Instructions to follow → Please write out the material below exactly as given.

Source data →
* * * *
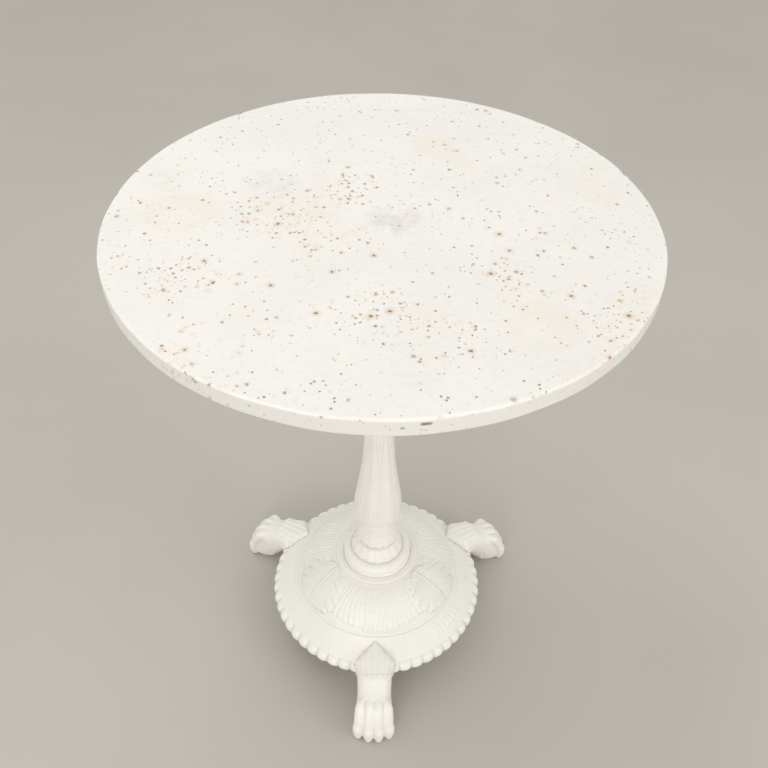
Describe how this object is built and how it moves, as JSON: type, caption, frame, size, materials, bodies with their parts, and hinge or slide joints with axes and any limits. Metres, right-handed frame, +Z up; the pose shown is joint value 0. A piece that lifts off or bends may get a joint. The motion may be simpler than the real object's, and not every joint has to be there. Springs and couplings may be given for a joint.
{
  "type": "bistro table",
  "caption": "Round marble-topped bistro table on a white cast-iron pedestal: leaf baluster, torus socle, domed scalloped dish and lion-paw feet.",
  "frame": {"origin": "on the floor, under the middle of the round top", "axes": "+Z up along the column; the front foot points along -Y"},
  "size_m": [0.6, 0.6, 0.73],
  "materials": {
    "marble": "honed white marble with faint grey veins, rust pits and small edge chips",
    "painted_cast_iron": "thick warm-white satin paint over cast relief, grey in the recesses",
    "zinc_steel": "dull zinc plate",
    "brass": "plain machined",
    "felt": "pressed grey felt"
  },
  "bodies": {
    "root": {"marble_top": "marble", "top_spider": "painted_cast_iron", "column_shaft": "painted_cast_iron", "leaf_collar": "painted_cast_iron", "socle": "painted_cast_iron", "base_dish": "painted_cast_iron", "paw_foot_1": "painted_cast_iron", "paw_foot_2": "painted_cast_iron", "paw_foot_3": "painted_cast_iron", "spider_pad_1": "felt", "spider_pad_2": "felt", "spider_pad_3": "felt", "spider_pad_4": "felt", "top_insert_1": "brass", "top_insert_2": "brass", "top_insert_3": "brass", "top_insert_4": "brass", "top_washer_1": "zinc_steel", "top_washer_2": "zinc_steel", "top_washer_3": "zinc_steel", "top_washer_4": "zinc_steel", "top_screw_1": "zinc_steel", "top_screw_2": "zinc_steel", "top_screw_3": "zinc_steel", "top_screw_4": "zinc_steel", "foot_washer_1": "zinc_steel", "foot_washer_2": "zinc_steel", "foot_washer_3": "zinc_steel", "foot_washer_4": "zinc_steel", "foot_washer_5": "zinc_steel", "foot_washer_6": "zinc_steel", "foot_bolt_1": "zinc_steel", "foot_bolt_2": "zinc_steel", "foot_bolt_3": "zinc_steel", "foot_bolt_4": "zinc_steel", "foot_bolt_5": "zinc_steel", "foot_bolt_6": "zinc_steel", "tie_rod": "zinc_steel", "rod_washer_top": "zinc_steel", "rod_nut_top": "zinc_steel", "rod_washer_bottom": "zinc_steel", "rod_nut_bottom": "zinc_steel"}
  },
  "joints": []
}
* * * *
Output for this task →
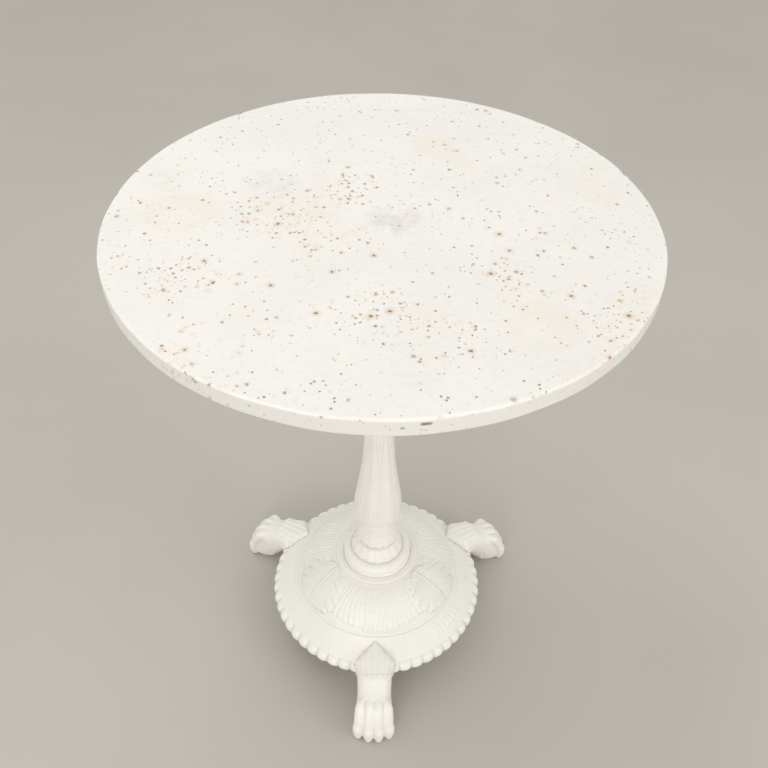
Describe how this object is built and how it moves, as JSON: type, caption, frame, size, materials, bodies with their parts, and hinge or slide joints with axes and any limits. Metres, right-handed frame, +Z up; the pose shown is joint value 0. A piece that lifts off or bends may get a joint. The motion may be simpler than the real object's, and not every joint has to be there. Springs and couplings may be given for a joint.
{
  "type": "bistro table",
  "caption": "Round marble-topped bistro table on a white cast-iron pedestal: leaf baluster, torus socle, domed scalloped dish and lion-paw feet.",
  "frame": {"origin": "on the floor, under the middle of the round top", "axes": "+Z up along the column; the front foot points along -Y"},
  "size_m": [0.6, 0.6, 0.73],
  "materials": {
    "marble": "honed white marble with faint grey veins, rust pits and small edge chips",
    "painted_cast_iron": "thick warm-white satin paint over cast relief, grey in the recesses",
    "zinc_steel": "dull zinc plate",
    "brass": "plain machined",
    "felt": "pressed grey felt"
  },
  "bodies": {
    "root": {"marble_top": "marble", "top_spider": "painted_cast_iron", "column_shaft": "painted_cast_iron", "leaf_collar": "painted_cast_iron", "socle": "painted_cast_iron", "base_dish": "painted_cast_iron", "paw_foot_1": "painted_cast_iron", "paw_foot_2": "painted_cast_iron", "paw_foot_3": "painted_cast_iron", "spider_pad_1": "felt", "spider_pad_2": "felt", "spider_pad_3": "felt", "spider_pad_4": "felt", "top_insert_1": "brass", "top_insert_2": "brass", "top_insert_3": "brass", "top_insert_4": "brass", "top_washer_1": "zinc_steel", "top_washer_2": "zinc_steel", "top_washer_3": "zinc_steel", "top_washer_4": "zinc_steel", "top_screw_1": "zinc_steel", "top_screw_2": "zinc_steel", "top_screw_3": "zinc_steel", "top_screw_4": "zinc_steel", "foot_washer_1": "zinc_steel", "foot_washer_2": "zinc_steel", "foot_washer_3": "zinc_steel", "foot_washer_4": "zinc_steel", "foot_washer_5": "zinc_steel", "foot_washer_6": "zinc_steel", "foot_bolt_1": "zinc_steel", "foot_bolt_2": "zinc_steel", "foot_bolt_3": "zinc_steel", "foot_bolt_4": "zinc_steel", "foot_bolt_5": "zinc_steel", "foot_bolt_6": "zinc_steel", "tie_rod": "zinc_steel", "rod_washer_top": "zinc_steel", "rod_nut_top": "zinc_steel", "rod_washer_bottom": "zinc_steel", "rod_nut_bottom": "zinc_steel"}
  },
  "joints": []
}